From left: Baldi, Lopes and Li
Pierre Baldi, Crista Lopes and Chen Li, CALIT2-affiliated professors in the Donald Bren School of Information and Computer Sciences, have notched notable accomplishments recently.
The Italian Neural Network Society awarded Baldi, Chancellor’s Professor of Computer Science and director of the Institute for Genomics and Bioinformatics, the 2010 Eduardo R. Caianiello Prize for Scientific Contributions to the Field of Neural Networks.
The prize, named for late Italian physicist Eduardo Caianiello, is awarded for significant contributions to the field of neural networks – circuits of biological or artificial neurons that can be used to build artificial intelligence systems. Caianiello was a pioneer in the field and founder of the Italian Institute for Advanced Studies.
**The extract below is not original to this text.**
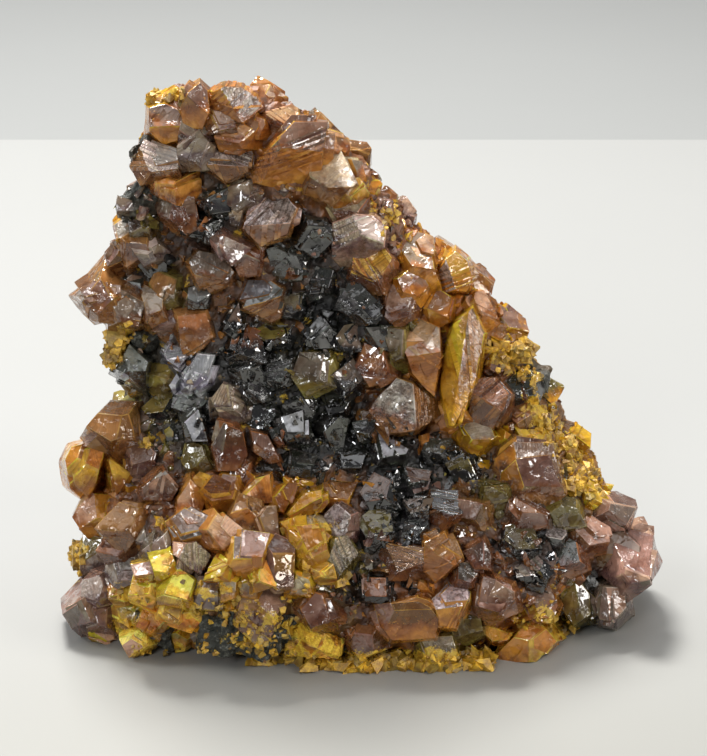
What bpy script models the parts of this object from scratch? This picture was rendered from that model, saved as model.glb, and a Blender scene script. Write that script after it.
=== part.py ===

Baldi studies intelligence in natural and artificial systems. His current projects include developing machine learning and other statistical approaches for AI and large-scale data mining, developing chemistry expert systems, predicting protein properties, comparing genomes and understanding gene regulation, and computationally screening and designing new drugs and chemical interactions.
Lopes, informatics associate professor, was elected a Senior Member of IEEE, the Institute of Electrical and Electronics Engineers.
IEEE, the world’s leading professional association for the advancement of technology, confers Senior Member status only on approximately eight percent of its members – those who have attained outstanding research accomplishments and performed exceptional service to the scientific community.
Lopes, a co-inventor of “aspect-oriented programming” also conducts research in software engineering, specifically large-scale source code search and analysis, and architectures for massive multi-user systems.
Li, associate professor of computer science, and ICS colleague Xiaohui Xie were awarded a $100,000 grant from Intel to support research on genome compression and direct querying of compressed genomic data. The two researchers are collaborating with China’s Northeastern University.
Genomic data play a large role in the new medical paradigm of personalized medicine, where storage and the ability to search these data sets are critical. Li and Xie are compressing the huge data sets to less than 4 megabytes – small enough to send as an email attachment – without losing any information.
The Intel grant supports their efforts to further optimize their compression algorithms, as well as a new research project focused on querying human genomes.